* [THE REQUEST]: Locate every line below that contains the word "node" and copy it.

* [GIVEN MATERIAL]:
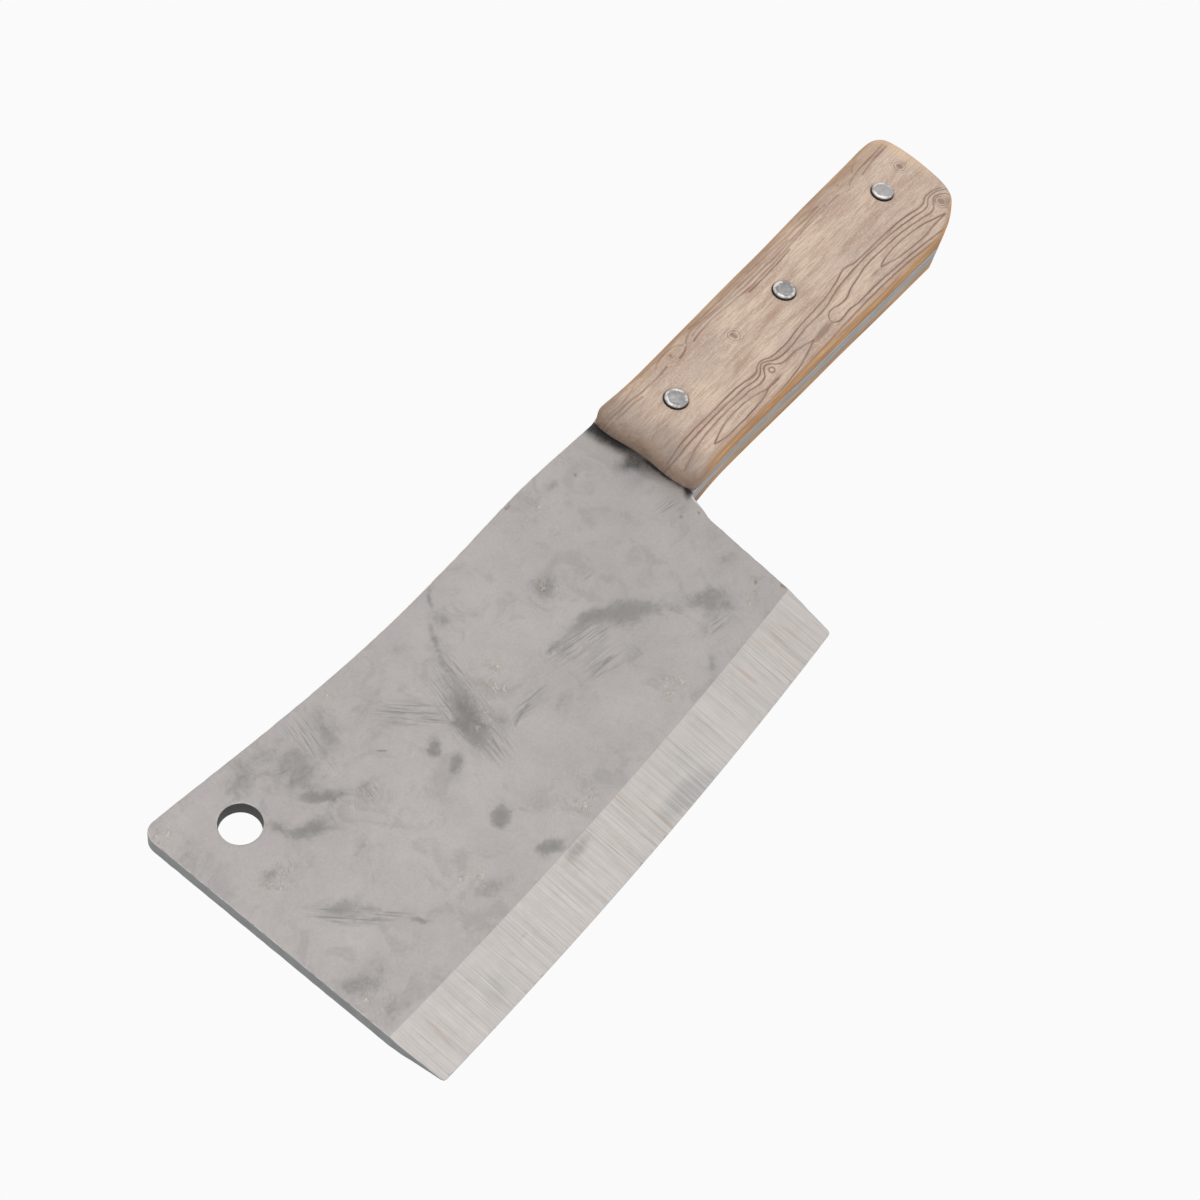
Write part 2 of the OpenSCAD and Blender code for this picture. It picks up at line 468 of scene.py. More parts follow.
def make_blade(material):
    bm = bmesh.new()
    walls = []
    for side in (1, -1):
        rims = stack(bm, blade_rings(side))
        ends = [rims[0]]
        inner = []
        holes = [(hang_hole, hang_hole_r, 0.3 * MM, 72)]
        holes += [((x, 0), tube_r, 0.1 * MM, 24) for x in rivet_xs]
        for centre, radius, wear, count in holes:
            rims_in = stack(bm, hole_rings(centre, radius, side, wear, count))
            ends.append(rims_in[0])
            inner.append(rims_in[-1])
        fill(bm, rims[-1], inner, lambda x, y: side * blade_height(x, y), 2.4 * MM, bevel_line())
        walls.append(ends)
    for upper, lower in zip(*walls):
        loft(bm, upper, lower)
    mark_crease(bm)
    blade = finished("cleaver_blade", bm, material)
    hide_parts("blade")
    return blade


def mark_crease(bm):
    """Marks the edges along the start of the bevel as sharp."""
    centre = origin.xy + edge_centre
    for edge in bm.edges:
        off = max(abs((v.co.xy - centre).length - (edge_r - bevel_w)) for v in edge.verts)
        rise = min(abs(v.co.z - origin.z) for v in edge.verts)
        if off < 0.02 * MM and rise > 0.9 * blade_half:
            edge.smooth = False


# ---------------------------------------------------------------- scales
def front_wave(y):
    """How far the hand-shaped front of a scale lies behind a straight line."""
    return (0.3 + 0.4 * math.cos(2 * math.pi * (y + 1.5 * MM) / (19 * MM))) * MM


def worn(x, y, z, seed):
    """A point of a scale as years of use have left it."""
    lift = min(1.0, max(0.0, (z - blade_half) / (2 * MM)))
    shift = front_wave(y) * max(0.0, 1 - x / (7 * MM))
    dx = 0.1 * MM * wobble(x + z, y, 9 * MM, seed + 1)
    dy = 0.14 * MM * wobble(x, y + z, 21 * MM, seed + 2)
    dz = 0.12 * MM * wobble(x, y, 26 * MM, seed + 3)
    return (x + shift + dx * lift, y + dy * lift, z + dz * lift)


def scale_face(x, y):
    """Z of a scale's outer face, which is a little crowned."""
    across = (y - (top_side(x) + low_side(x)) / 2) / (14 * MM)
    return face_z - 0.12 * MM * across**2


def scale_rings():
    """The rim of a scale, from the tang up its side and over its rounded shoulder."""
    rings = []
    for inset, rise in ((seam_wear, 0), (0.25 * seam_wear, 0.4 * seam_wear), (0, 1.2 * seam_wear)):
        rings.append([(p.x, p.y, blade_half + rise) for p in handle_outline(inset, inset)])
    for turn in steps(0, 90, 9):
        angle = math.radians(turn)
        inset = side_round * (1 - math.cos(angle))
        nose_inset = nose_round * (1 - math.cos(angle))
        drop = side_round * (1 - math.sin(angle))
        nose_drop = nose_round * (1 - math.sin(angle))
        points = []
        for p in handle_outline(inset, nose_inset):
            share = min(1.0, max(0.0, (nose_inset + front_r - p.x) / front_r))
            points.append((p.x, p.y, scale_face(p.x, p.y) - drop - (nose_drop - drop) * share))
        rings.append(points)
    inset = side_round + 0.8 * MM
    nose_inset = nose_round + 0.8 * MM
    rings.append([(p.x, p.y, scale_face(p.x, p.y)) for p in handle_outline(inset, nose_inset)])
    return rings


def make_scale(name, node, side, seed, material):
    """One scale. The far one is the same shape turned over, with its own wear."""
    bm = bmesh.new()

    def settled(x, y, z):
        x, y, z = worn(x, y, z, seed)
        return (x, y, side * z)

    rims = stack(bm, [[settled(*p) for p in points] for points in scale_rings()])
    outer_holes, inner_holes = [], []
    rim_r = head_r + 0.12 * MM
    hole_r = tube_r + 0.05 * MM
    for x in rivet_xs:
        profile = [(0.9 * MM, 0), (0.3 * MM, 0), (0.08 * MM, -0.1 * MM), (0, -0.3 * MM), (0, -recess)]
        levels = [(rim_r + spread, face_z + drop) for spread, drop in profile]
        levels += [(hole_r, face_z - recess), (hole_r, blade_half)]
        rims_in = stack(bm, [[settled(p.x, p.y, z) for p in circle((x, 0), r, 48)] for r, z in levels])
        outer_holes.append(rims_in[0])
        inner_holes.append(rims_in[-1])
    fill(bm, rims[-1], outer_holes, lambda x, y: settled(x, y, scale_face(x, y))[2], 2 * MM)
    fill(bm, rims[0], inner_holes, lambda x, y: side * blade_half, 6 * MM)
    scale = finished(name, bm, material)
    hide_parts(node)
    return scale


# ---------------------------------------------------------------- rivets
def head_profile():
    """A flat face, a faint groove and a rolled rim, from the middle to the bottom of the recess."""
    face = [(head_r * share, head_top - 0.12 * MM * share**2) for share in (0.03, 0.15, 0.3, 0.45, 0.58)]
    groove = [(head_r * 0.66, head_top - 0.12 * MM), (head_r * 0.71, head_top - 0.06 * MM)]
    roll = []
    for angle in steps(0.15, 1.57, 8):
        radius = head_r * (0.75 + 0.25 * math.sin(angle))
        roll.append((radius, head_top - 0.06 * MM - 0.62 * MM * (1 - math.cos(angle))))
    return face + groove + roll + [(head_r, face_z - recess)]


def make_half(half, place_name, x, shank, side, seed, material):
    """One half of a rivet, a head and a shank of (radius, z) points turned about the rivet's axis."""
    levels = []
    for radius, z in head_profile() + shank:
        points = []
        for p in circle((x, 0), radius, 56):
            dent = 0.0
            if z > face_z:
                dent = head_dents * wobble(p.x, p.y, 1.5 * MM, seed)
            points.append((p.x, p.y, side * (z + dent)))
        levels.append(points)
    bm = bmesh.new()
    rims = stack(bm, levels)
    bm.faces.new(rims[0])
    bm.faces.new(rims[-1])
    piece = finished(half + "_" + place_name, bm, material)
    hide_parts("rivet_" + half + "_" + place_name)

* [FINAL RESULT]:
def make_scale(name, node, side, seed, material):
    hide_parts(node)